Source data
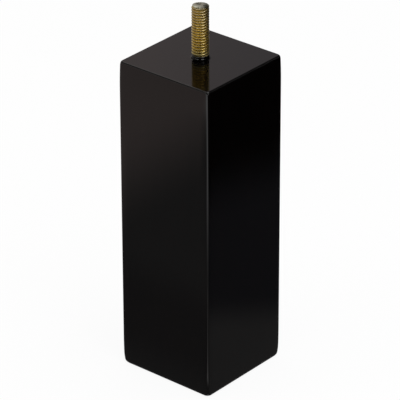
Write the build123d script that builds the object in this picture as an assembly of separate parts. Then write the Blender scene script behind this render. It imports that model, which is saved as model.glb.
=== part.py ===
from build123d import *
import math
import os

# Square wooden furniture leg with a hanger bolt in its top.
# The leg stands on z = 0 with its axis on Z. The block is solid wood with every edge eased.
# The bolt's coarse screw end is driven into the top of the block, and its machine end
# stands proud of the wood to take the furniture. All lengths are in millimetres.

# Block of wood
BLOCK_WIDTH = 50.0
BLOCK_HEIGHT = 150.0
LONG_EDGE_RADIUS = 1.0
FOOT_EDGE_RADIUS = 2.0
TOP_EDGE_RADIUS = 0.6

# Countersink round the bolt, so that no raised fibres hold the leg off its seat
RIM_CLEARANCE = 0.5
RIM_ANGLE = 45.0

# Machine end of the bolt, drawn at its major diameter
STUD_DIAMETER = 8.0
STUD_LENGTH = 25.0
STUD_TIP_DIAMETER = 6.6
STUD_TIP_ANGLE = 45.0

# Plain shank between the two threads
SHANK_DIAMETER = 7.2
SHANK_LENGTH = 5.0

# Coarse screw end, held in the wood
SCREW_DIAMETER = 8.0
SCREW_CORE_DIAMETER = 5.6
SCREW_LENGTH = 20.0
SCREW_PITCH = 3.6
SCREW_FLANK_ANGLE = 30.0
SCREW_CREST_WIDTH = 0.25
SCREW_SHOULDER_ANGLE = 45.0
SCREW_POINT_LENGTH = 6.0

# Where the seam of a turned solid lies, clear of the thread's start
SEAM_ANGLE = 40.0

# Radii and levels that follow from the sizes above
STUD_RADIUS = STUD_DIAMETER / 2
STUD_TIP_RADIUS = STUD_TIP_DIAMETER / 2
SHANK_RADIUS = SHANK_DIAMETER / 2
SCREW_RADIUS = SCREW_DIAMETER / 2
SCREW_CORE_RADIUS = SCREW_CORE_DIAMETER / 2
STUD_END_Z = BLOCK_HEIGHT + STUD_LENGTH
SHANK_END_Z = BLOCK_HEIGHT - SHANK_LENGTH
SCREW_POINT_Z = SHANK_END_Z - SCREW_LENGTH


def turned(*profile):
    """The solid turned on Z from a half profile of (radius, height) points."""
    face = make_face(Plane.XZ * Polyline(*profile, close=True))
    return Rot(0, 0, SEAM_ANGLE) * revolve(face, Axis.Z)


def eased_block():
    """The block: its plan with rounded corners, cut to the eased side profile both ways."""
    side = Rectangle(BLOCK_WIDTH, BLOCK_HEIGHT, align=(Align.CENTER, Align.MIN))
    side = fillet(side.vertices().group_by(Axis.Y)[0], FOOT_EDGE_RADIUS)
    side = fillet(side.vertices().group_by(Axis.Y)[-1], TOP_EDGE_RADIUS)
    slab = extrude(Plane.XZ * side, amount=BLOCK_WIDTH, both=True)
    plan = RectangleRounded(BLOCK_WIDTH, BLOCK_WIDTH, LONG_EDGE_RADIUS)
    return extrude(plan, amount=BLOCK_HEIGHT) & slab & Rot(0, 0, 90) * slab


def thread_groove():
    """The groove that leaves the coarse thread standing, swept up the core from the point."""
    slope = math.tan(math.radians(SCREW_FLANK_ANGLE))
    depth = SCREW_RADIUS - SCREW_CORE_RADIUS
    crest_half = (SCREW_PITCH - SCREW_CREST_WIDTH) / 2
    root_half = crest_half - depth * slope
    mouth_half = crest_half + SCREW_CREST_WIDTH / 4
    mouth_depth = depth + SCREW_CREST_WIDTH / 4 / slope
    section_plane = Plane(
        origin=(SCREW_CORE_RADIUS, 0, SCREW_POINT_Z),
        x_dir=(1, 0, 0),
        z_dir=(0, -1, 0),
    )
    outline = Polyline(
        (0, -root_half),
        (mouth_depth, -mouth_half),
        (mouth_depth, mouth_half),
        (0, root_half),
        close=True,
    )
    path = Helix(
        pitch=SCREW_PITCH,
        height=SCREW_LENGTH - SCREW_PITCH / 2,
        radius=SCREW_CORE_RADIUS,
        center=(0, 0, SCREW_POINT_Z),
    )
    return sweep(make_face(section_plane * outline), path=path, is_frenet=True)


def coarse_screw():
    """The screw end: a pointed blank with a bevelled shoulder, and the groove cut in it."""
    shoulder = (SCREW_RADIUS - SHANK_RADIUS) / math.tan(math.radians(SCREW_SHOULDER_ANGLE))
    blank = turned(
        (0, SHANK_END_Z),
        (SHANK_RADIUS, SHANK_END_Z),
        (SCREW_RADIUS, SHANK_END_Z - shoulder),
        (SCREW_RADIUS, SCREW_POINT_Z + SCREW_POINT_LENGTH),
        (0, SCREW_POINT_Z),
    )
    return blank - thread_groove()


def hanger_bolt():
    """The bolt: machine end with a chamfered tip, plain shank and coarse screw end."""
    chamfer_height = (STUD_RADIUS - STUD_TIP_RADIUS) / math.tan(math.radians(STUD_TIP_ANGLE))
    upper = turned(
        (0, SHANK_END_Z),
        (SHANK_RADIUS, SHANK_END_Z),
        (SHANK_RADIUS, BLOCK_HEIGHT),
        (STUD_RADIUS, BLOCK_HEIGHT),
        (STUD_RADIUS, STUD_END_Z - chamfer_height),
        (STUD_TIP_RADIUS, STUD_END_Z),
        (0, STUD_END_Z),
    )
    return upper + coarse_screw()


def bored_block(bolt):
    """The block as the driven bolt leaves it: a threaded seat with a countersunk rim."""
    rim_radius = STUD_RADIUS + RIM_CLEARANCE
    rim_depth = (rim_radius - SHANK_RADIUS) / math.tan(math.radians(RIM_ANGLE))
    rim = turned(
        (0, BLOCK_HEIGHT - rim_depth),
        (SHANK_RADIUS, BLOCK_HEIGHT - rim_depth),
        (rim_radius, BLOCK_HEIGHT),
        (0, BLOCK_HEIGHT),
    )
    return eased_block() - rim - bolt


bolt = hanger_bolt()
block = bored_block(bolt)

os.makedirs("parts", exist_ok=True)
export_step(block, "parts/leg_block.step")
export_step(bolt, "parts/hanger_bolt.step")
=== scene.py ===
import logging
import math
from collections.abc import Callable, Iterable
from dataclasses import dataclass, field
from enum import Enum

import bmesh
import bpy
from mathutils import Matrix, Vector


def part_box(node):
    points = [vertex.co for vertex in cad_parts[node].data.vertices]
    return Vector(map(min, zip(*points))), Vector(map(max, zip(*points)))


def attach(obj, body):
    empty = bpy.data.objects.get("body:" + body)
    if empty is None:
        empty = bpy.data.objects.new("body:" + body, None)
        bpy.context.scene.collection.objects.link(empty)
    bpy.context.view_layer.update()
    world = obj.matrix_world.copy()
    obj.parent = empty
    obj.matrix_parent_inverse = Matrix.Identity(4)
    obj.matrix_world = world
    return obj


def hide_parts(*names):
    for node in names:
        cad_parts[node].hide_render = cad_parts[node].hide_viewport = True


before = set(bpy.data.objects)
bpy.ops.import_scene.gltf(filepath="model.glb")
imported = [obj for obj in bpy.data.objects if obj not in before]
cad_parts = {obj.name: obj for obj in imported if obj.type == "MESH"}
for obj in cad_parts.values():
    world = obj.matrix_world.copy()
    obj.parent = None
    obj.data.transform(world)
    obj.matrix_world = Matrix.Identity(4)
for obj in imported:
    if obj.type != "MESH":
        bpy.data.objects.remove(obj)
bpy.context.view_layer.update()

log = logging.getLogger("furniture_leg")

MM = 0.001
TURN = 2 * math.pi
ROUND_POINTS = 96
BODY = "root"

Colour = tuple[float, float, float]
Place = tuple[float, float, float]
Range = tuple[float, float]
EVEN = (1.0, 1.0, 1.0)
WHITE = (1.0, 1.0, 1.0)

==

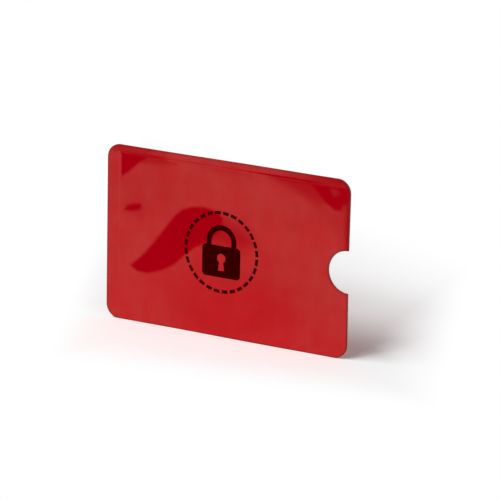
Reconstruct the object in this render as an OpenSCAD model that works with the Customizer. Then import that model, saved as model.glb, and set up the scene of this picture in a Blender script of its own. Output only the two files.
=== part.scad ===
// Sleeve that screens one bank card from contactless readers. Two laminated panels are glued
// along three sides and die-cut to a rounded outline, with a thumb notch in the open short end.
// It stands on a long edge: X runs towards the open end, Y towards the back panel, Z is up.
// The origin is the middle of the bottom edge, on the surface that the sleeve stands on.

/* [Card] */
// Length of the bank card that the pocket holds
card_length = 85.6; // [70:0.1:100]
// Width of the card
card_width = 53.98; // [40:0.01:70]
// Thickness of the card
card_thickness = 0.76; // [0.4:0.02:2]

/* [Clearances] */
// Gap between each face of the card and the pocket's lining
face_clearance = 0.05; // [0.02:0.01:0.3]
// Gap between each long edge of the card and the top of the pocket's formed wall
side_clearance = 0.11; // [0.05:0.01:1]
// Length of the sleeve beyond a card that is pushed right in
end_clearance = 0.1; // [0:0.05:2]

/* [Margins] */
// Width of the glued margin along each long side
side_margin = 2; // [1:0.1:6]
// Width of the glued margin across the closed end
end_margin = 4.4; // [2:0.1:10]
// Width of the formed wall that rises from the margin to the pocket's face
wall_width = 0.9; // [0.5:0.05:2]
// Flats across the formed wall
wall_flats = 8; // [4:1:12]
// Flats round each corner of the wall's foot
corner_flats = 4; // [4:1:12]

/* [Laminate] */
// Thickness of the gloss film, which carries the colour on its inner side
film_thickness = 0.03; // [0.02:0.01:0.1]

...

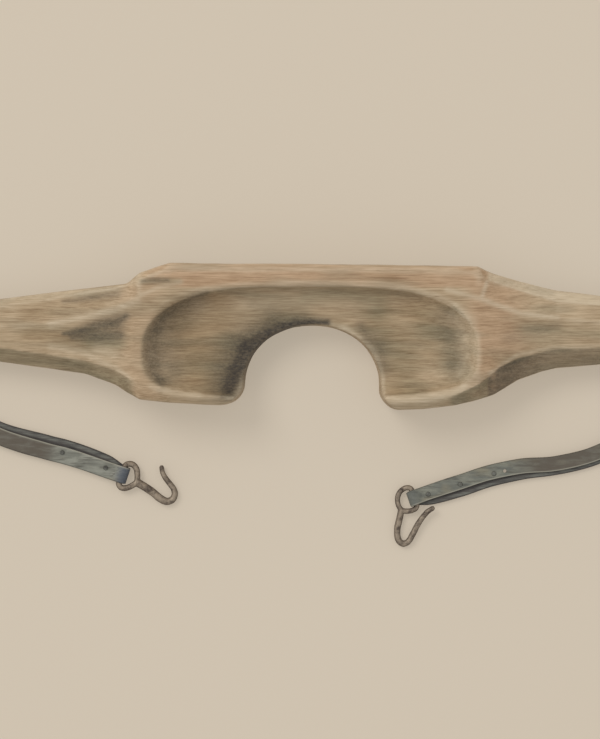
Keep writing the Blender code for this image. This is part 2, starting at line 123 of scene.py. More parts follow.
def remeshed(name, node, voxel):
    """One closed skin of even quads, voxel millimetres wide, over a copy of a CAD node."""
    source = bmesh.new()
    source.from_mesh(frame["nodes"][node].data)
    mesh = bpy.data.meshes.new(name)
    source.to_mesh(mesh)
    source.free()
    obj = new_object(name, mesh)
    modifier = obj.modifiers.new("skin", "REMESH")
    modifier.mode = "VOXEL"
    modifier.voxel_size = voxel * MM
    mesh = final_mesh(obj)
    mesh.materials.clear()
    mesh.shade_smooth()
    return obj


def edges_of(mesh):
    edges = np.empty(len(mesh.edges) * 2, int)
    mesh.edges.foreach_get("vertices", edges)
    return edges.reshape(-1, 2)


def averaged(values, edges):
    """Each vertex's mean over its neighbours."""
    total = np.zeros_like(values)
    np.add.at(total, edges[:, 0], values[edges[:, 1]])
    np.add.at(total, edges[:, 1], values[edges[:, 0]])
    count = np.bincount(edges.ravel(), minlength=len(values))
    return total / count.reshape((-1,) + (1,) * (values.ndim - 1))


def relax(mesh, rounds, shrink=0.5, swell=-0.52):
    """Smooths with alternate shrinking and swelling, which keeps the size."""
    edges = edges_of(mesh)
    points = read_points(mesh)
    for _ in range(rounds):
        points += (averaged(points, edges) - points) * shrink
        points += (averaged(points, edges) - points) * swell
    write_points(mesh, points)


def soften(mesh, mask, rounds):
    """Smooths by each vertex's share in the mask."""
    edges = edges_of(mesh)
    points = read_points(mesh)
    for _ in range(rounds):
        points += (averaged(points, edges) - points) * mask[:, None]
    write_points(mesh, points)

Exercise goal
Using the entries above, return exactly the lines from the line with "obj.parent = None" to the line with "WHITE = (1.0, 1.0, 1.0)", counting both of those lines.

Task answer
    obj.parent = None
    obj.data.transform(world)
    obj.matrix_world = Matrix.Identity(4)
for obj in imported:
    if obj.type != "MESH":
        bpy.data.objects.remove(obj)
bpy.context.view_layer.update()

log = logging.getLogger("furniture_leg")

MM = 0.001
TURN = 2 * math.pi
ROUND_POINTS = 96
BODY = "root"

Colour = tuple[float, float, float]
Place = tuple[float, float, float]
Range = tuple[float, float]
EVEN = (1.0, 1.0, 1.0)
WHITE = (1.0, 1.0, 1.0)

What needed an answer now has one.